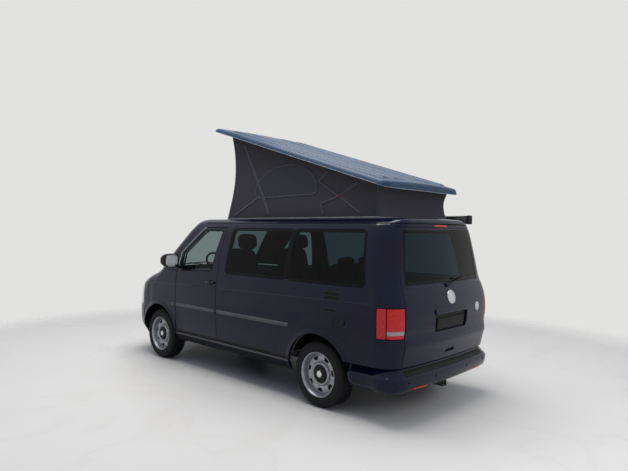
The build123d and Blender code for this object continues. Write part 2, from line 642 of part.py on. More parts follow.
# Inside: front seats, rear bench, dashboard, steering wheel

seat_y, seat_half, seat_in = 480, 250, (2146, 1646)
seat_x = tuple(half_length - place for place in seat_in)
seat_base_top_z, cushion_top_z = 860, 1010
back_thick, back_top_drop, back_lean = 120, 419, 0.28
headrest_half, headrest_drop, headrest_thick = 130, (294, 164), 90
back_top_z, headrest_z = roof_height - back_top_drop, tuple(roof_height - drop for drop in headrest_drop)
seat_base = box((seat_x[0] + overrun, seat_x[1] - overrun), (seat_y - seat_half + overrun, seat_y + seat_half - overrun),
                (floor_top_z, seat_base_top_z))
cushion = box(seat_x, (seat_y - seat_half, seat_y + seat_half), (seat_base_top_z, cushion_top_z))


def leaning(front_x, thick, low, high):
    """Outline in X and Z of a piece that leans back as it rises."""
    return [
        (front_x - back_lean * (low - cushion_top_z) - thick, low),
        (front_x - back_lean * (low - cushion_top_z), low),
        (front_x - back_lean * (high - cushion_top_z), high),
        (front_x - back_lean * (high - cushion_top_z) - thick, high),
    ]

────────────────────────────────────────

WHAT YOU HAVE TO DO: Return only the lines from the beginning of the material up to and including the line with "cushion = box(seat_x, (seat_y", exactly as written.

FULL SOLUTION:
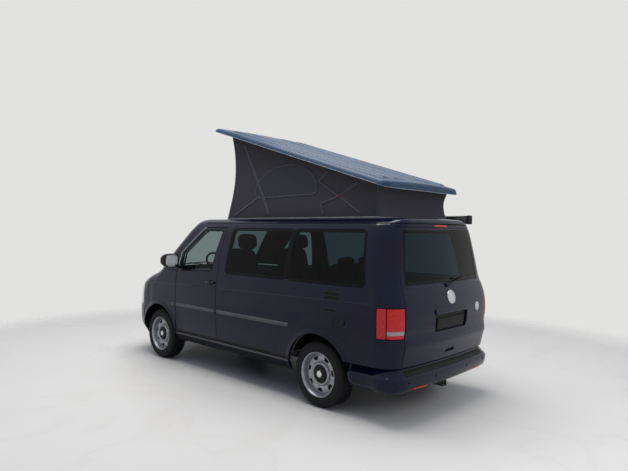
The build123d and Blender code for this object continues. Write part 2, from line 642 of part.py on. More parts follow.
# Inside: front seats, rear bench, dashboard, steering wheel

seat_y, seat_half, seat_in = 480, 250, (2146, 1646)
seat_x = tuple(half_length - place for place in seat_in)
seat_base_top_z, cushion_top_z = 860, 1010
back_thick, back_top_drop, back_lean = 120, 419, 0.28
headrest_half, headrest_drop, headrest_thick = 130, (294, 164), 90
back_top_z, headrest_z = roof_height - back_top_drop, tuple(roof_height - drop for drop in headrest_drop)
seat_base = box((seat_x[0] + overrun, seat_x[1] - overrun), (seat_y - seat_half + overrun, seat_y + seat_half - overrun),
                (floor_top_z, seat_base_top_z))
cushion = box(seat_x, (seat_y - seat_half, seat_y + seat_half), (seat_base_top_z, cushion_top_z))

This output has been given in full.